Insisting on this point will quickly generate some heated debate, which is ironic because when lgbt people make these kinds of claims, it’s a tongue-in-cheek criticism of indefensible unscientific perspectives that people use Scripture to cling to, as well as an earnest assertion that creation, a reflection of its Creator, is more weird and wild than we give her credit for; our little sister Nature is not a tame fairy, she will not go quietly into our boxes, or file two-by-two into a wooden boat.

This summer I’ve been blessed to participate in a VBS put on by Soulforce, an organization dedicated to sabotaging Christian supremacy and ending spiritual violence against lgbt people. Our focus is reclaiming the gender and sexual diversity in creation from those who would have us believe “nature” supports the artificial binaries we’ve constructed in order to control subordinate bodies.

To begin our adventure, we turned to Romans 1, a classic “clobber passage” that lgbt people are all-too-familiar with. The turning point of this passage is the word “nature”: what is “natural” and “unnatural,” and what does it take to move in between the two?

I’ve always wondered to whom Paul was referring when he lays out his graphic and dismal transition from “natural” to “unnatural,” priming us for the bait-and-switch in chapter 2 when he reveals he’s condemning judgmental attitudes in the early church. In the span of 14 versus, Paul refers to those he’s addressing as “they” no fewer than 13 times. So who are “they”?

Usually evangelicals use this passage to justify violence against or exclusion of lgbt people. “They” refers to gay men, lesbians, and bisexual and trans people. “They” are the ones who have “exchanged the truth of God for a lie” and “worshipped created things rather than the Creator.” And as a result, according to the logic of the passage, our very sexual desires became perverted, and we ended up in festering communities of sin and filth.

There are several problems with this, not least of all the very next chapter: if “they” specifically refers to lgbt people, then why would Paul say, in the very next breath, “Therefore you have no excuse, whoever you are, when you judge others; for in passing judgment on another you condemn yourself, because you, the judge, are doing the very same things”? Does this mean that straight Christians who judge lgbt people are… also lgbt? That doesn’t seem to fit. The most common response I’ve heard to this is a classic deflecting tactic: evangelicals will turn right around and expatiate on how everyone is a sinner, we all have our crosses to bear, no one is perfect, all sin is equally sinful compared to a holy God, and you can’t judge one sin as worse than another (at which point the conversation should stop, since ranking sins is characteristic of evangelical Christianity in this country). All these phrases redefine “they” as referring to everyone, every human being. In other words, they change their minds about the specific condemnation of lgbt people in the first chapter of Romans. It’s talking about everyone, not gay people.

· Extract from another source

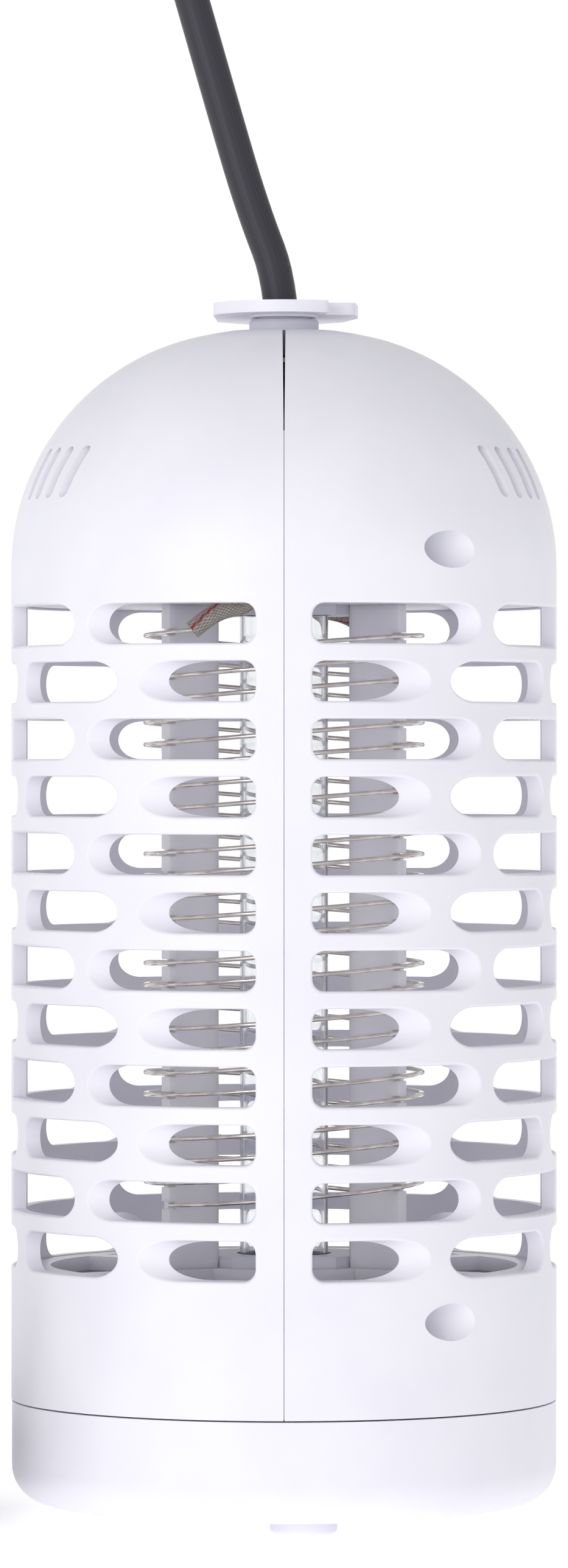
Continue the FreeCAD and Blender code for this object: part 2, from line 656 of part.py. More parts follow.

There is an interesting point to be made, however, in regards to the ancient understanding of sexuality as inherently bisexual; to some degree, people in Paul’s day really did believe that everyone could find themselves attracted to any gender, including their own. But that’s history, and when has history ever been relevant to the honorable evangelical tradition of gay bashing?

So then we turned to examining “nature,” to see what she had to say about sexuality and gender in the animal kingdom. We quickly found that the narratives of monogamous, heterosexual pair-bondings do not dominate the scene in any capacity, and even basic understandings of reproduction and sexual contact came into question.

These discoveries deserve posts of their own, but the point is that we were lied to about what “naturally” occurs in creation. The rift between real patterns of animal behavior and what I was led to believe stretches too wide to be a mistake. It’s deliberate misinformation for the express purpose of controlling our bodies and sexualities.

In light of all this, I submit that “they” refers to the Religious Right, “those who by their wickedness suppress the truth.”

A reclaimed and repurposed look at the Romans 1 passage offers a more liberating perspective: whatever the specific context, the biblical mandate is to do what is “natural” for each of us; the sin is exchanging what is natural for what is unnatural. 

Translation: closet living and forced celibacy is going against nature, and living into our sexuality is a biblical requirement.

In this way, lgbt people can keep all the weight and authority of Scripture, with none of the fear and shame, and move forward with a renewed application of sacred texts that gives life instead of takes it away.

We are the unicorns in Romans 1: that part of creation divinely inspired to live naturally odd lives, mysterious enough to threaten the status quo, magical enough to generate mythologies around us and our history, loud enough to join the chorus of the heavens and earth that cry out knowledge day and night.

It will be an uphill battle, because when the evangelical church has long denied the existence of lgbt people within its ranks, are we at all surprised that culturally gay symbols would face the same vehement rejection, even when they are found in the pages of Scripture itself?